Although Ramzia must take her own counsel, I join others in urging her to seriously consider legal action so we could at least have a judicial take on a major controversy of constitutional significance. The matter is too fundamental to be settled politically. Whilst Ramzia weighs her options, section 71(2) of the Constitution is shouting for Dr Jammeh to obey the law and revoke the appointments of the two American nationals illegally installed as Gambian Secretaries of State. The Americans have no squatting rights in the Cabinet. The Attorney General must advise the President that maintaining these illegal appointments does have unlawful suspensive effect on the Constitution, and by section 6 (1) (a), that is a treasonable offence. Or is Dr Jammeh outside the boundaries of the law? Not according to the Constitution, and certainly not under the doctrine of the rule of law.
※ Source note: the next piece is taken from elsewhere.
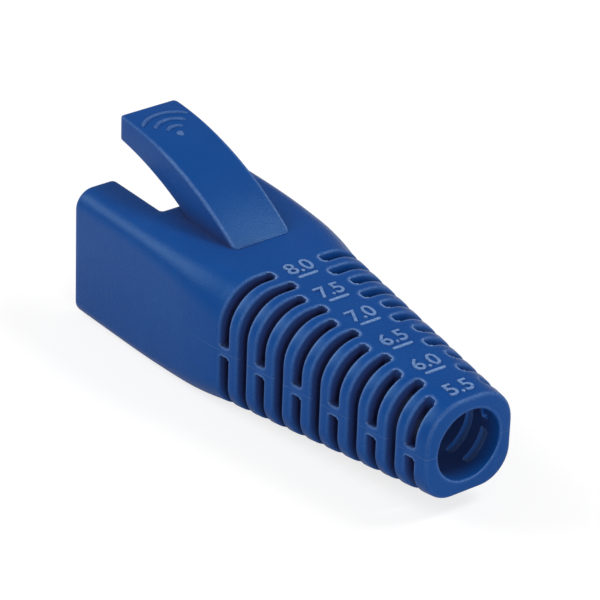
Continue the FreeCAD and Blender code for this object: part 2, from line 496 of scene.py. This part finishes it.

Regardless of whether the appointments were deliberate or inadvertent, there is not a scintilla of justification for Dr Jammeh to continue his countenance of two major violations of the supreme law of our land. He must resist making a profession out of violating the Constitution, and then to either punish or ignore his critics for highlighting his persistent abuse of authority. The President’s penchant for selectively applying the law is well documented by the usually unjust punishment he metes out to the fallen, but hitherto untouchable darlings of his Government. For once, he must obey the Constitution and revoke these illegal appointments in so far as they constitute major violations of the supreme law of The Gambia.
Obey the law Dr President. Although you are not permitted to dismiss Ramzia, you are under constitutional compulsion to revoke the appointments of Manlafy Jarjue, and Amadou Scattred-Janneh, your two Cabinet Squatters!